### WHAT TO DO
Can you output the records below exactly as they are written?
## Start
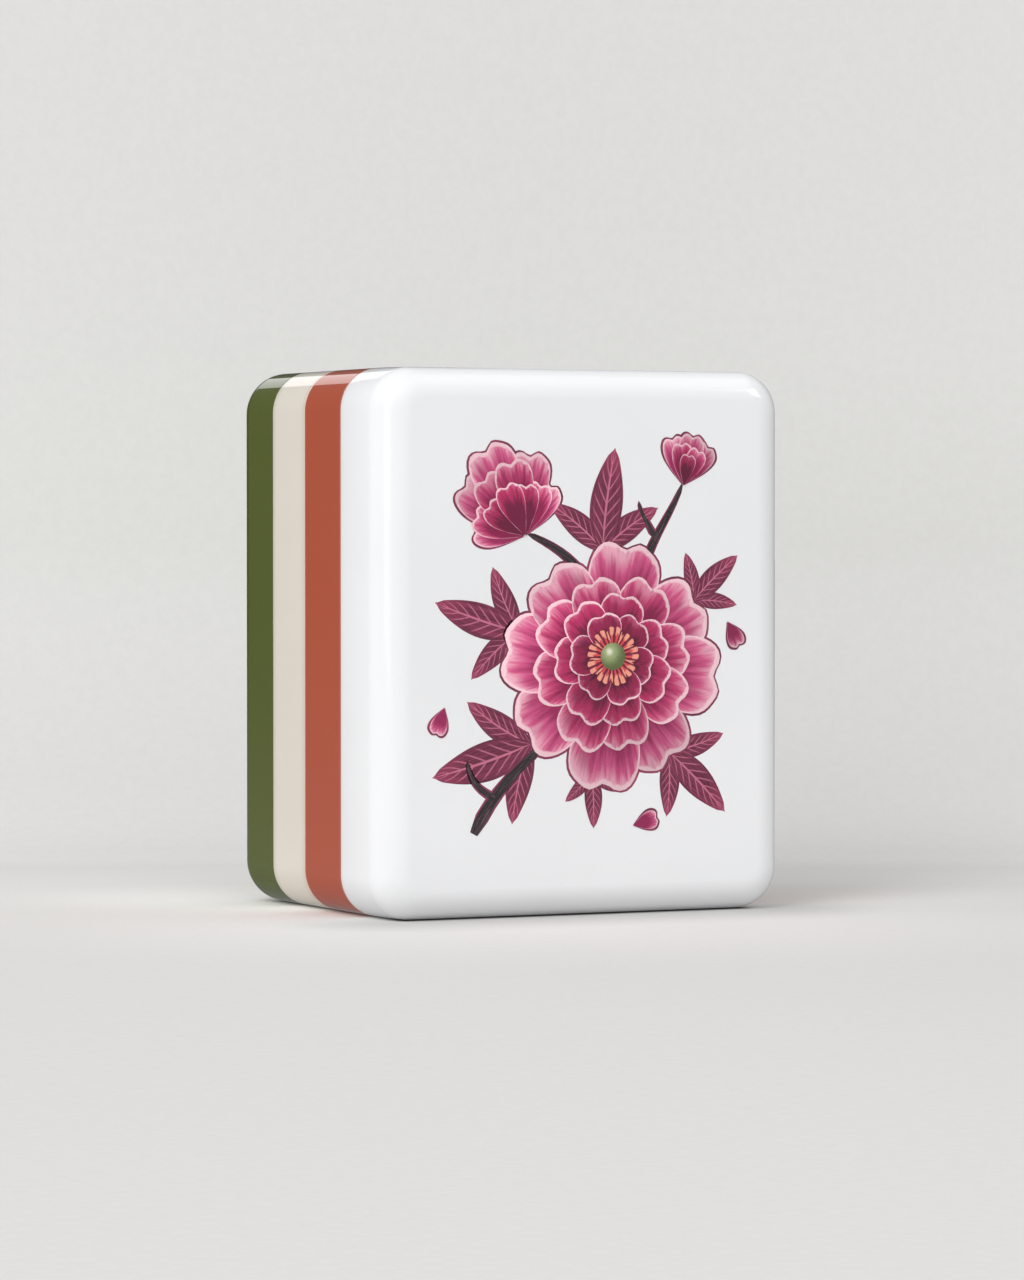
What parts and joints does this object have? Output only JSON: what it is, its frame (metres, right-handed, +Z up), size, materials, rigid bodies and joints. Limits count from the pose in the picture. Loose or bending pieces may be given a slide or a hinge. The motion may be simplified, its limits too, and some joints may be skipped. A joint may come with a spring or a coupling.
{
  "type": "mahjong tile",
  "caption": "Thick rounded mahjong tile of four coloured acrylic layers, with a flower spray printed on its white face.",
  "frame": {"origin": "middle of the tile's lower edge, on the surface it stands on", "axes": "+X to the reader's right, -Y out of the printed face, +Z up the face as the picture stands"},
  "size_m": [0.027, 0.021, 0.032],
  "materials": {
    "green_acrylic": "polished olive-green acrylic",
    "cream_acrylic": "polished cream acrylic",
    "rust_acrylic": "polished rust-red acrylic",
    "white_acrylic": "polished white acrylic",
    "clear_cement": "cured clear acrylic cement",
    "plum_print": "cured plum printing ink",
    "black_print": "cured black printing ink",
    "blush_print": "cured pale pink printing ink",
    "rose_print": "cured rose printing ink",
    "magenta_print": "cured magenta printing ink",
    "crimson_print": "cured crimson printing ink",
    "coral_print": "cured coral-red printing ink",
    "olive_print": "cured olive-green printing ink"
  },
  "bodies": {
    "root": {"back_slab": "green_acrylic", "back_bond": "clear_cement", "cream_slab": "cream_acrylic", "middle_bond": "clear_cement", "rust_slab": "rust_acrylic", "face_bond": "clear_cement", "face_slab": "white_acrylic", "plum_ink": "plum_print", "black_ink": "black_print", "blush_ink": "blush_print", "rose_ink": "rose_print", "magenta_ink": "magenta_print", "crimson_ink": "crimson_print", "coral_ink": "coral_print", "olive_ink": "olive_print"}
  },
  "joints": []
}
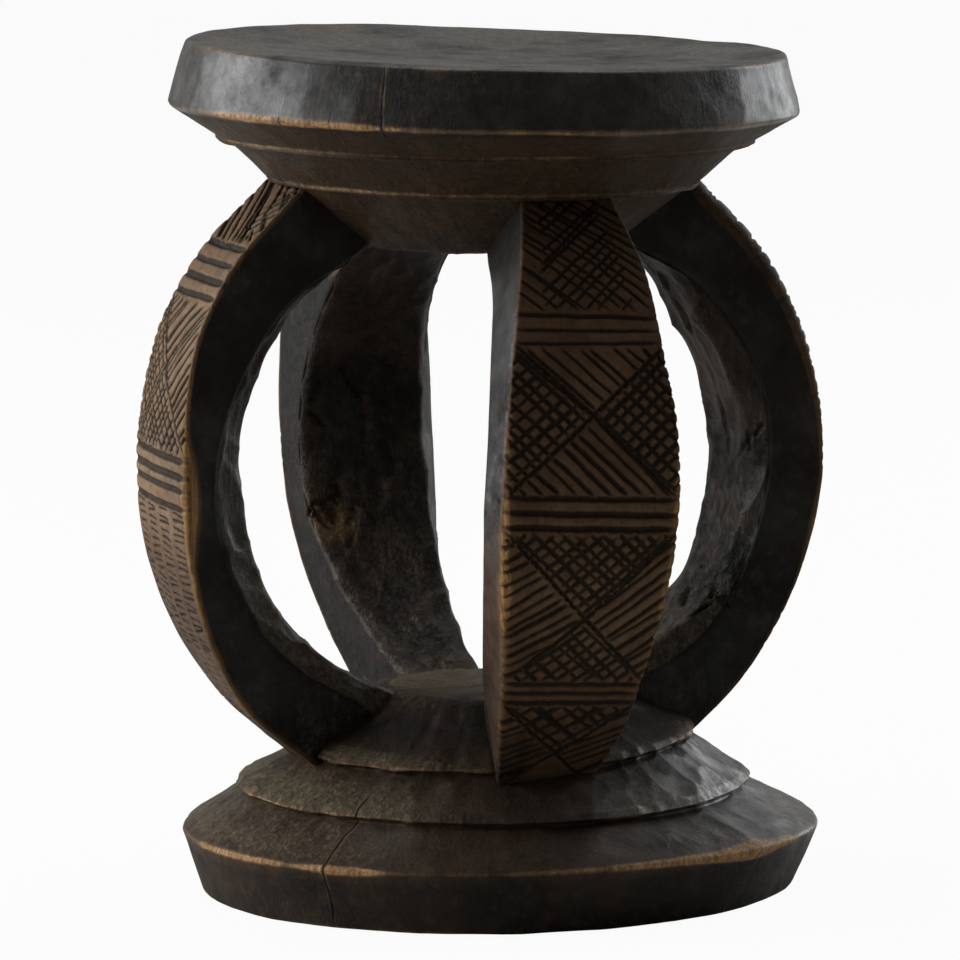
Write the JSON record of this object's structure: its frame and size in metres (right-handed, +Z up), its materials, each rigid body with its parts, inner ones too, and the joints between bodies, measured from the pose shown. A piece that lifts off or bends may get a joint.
## End
### EXERCISE ANSWER
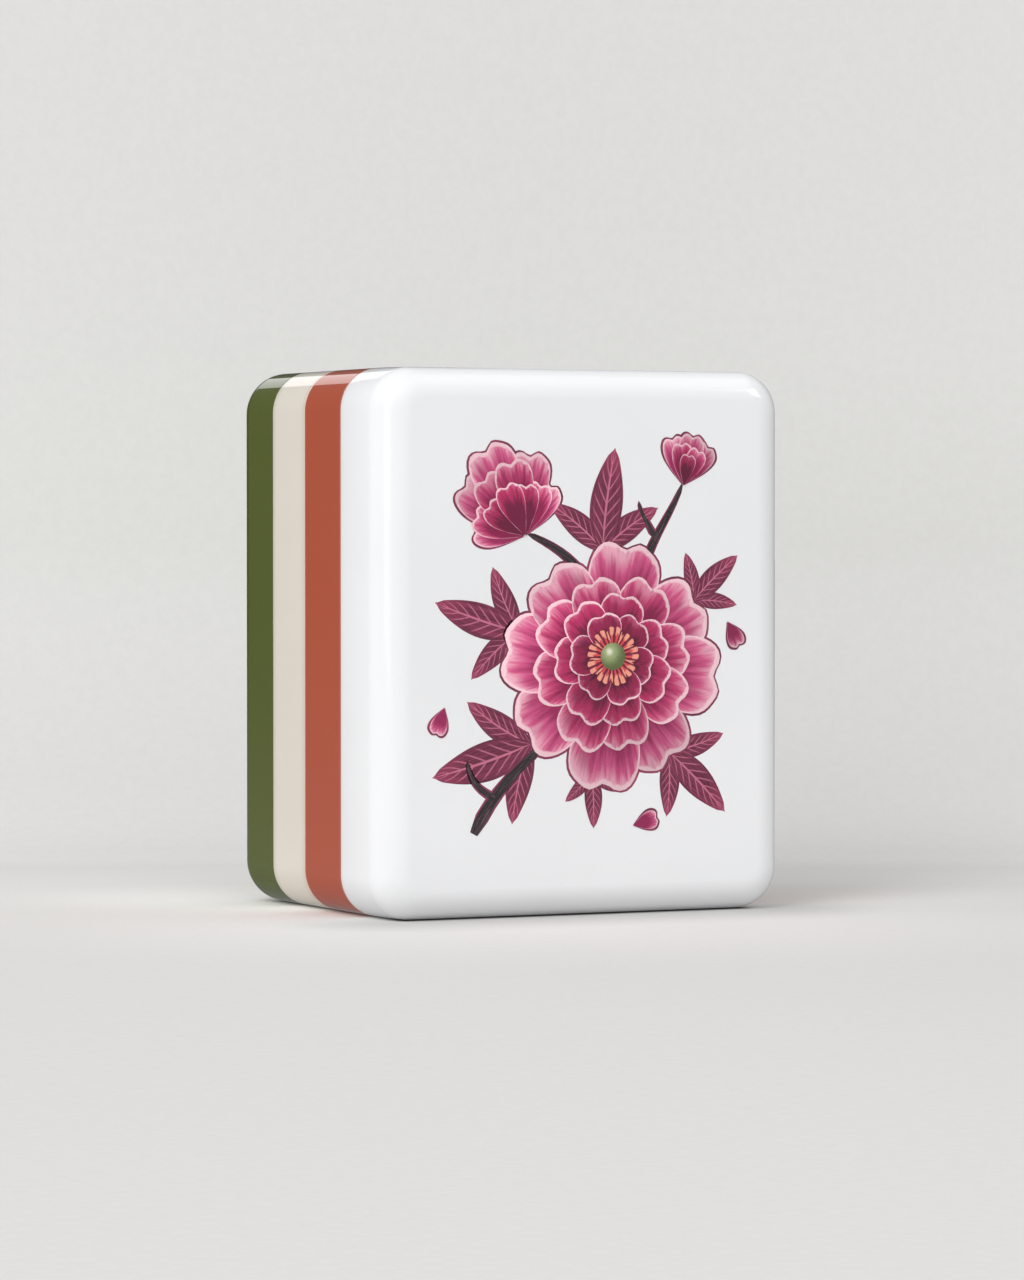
What parts and joints does this object have? Output only JSON: what it is, its frame (metres, right-handed, +Z up), size, materials, rigid bodies and joints. Limits count from the pose in the picture. Loose or bending pieces may be given a slide or a hinge. The motion may be simplified, its limits too, and some joints may be skipped. A joint may come with a spring or a coupling.
{
  "type": "mahjong tile",
  "caption": "Thick rounded mahjong tile of four coloured acrylic layers, with a flower spray printed on its white face.",
  "frame": {"origin": "middle of the tile's lower edge, on the surface it stands on", "axes": "+X to the reader's right, -Y out of the printed face, +Z up the face as the picture stands"},
  "size_m": [0.027, 0.021, 0.032],
  "materials": {
    "green_acrylic": "polished olive-green acrylic",
    "cream_acrylic": "polished cream acrylic",
    "rust_acrylic": "polished rust-red acrylic",
    "white_acrylic": "polished white acrylic",
    "clear_cement": "cured clear acrylic cement",
    "plum_print": "cured plum printing ink",
    "black_print": "cured black printing ink",
    "blush_print": "cured pale pink printing ink",
    "rose_print": "cured rose printing ink",
    "magenta_print": "cured magenta printing ink",
    "crimson_print": "cured crimson printing ink",
    "coral_print": "cured coral-red printing ink",
    "olive_print": "cured olive-green printing ink"
  },
  "bodies": {
    "root": {"back_slab": "green_acrylic", "back_bond": "clear_cement", "cream_slab": "cream_acrylic", "middle_bond": "clear_cement", "rust_slab": "rust_acrylic", "face_bond": "clear_cement", "face_slab": "white_acrylic", "plum_ink": "plum_print", "black_ink": "black_print", "blush_ink": "blush_print", "rose_ink": "rose_print", "magenta_ink": "magenta_print", "crimson_ink": "crimson_print", "coral_ink": "coral_print", "olive_ink": "olive_print"}
  },
  "joints": []
}
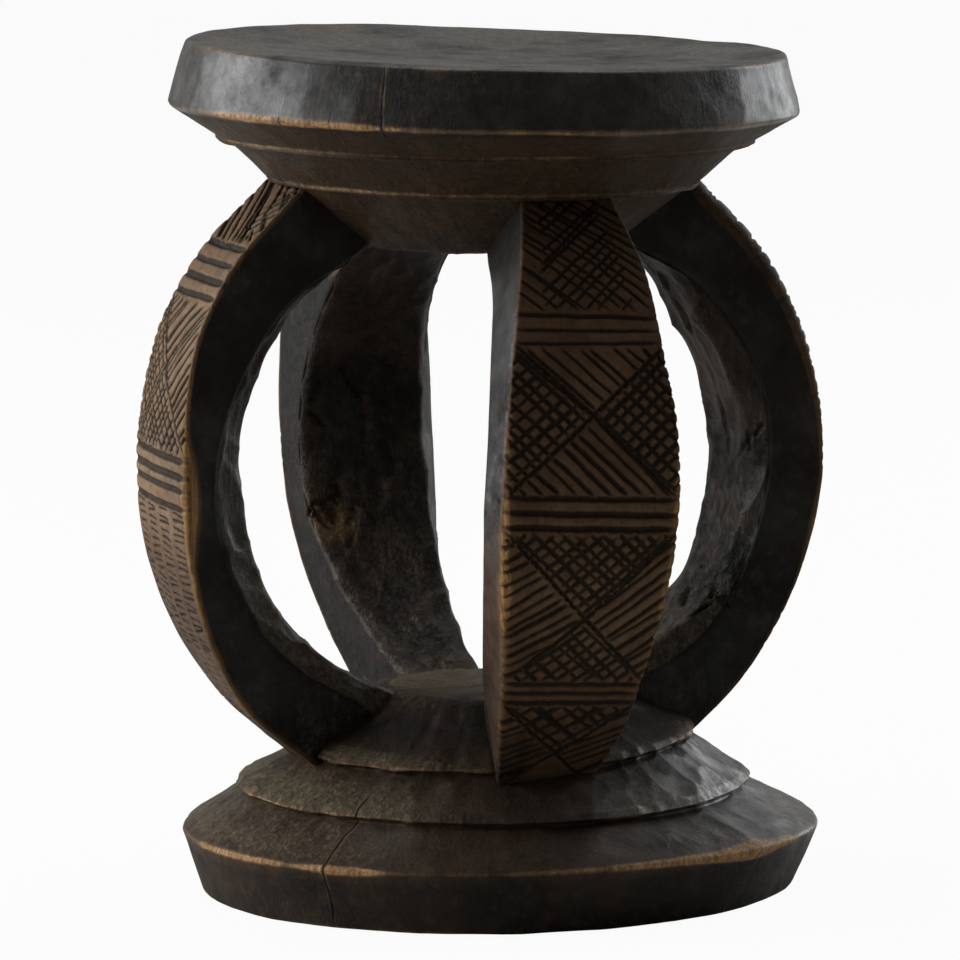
Write the JSON record of this object's structure: its frame and size in metres (right-handed, +Z up), its materials, each rigid body with its parts, inner ones too, and the joints between bodies, measured from the pose shown. A piece that lifts off or bends may get a joint.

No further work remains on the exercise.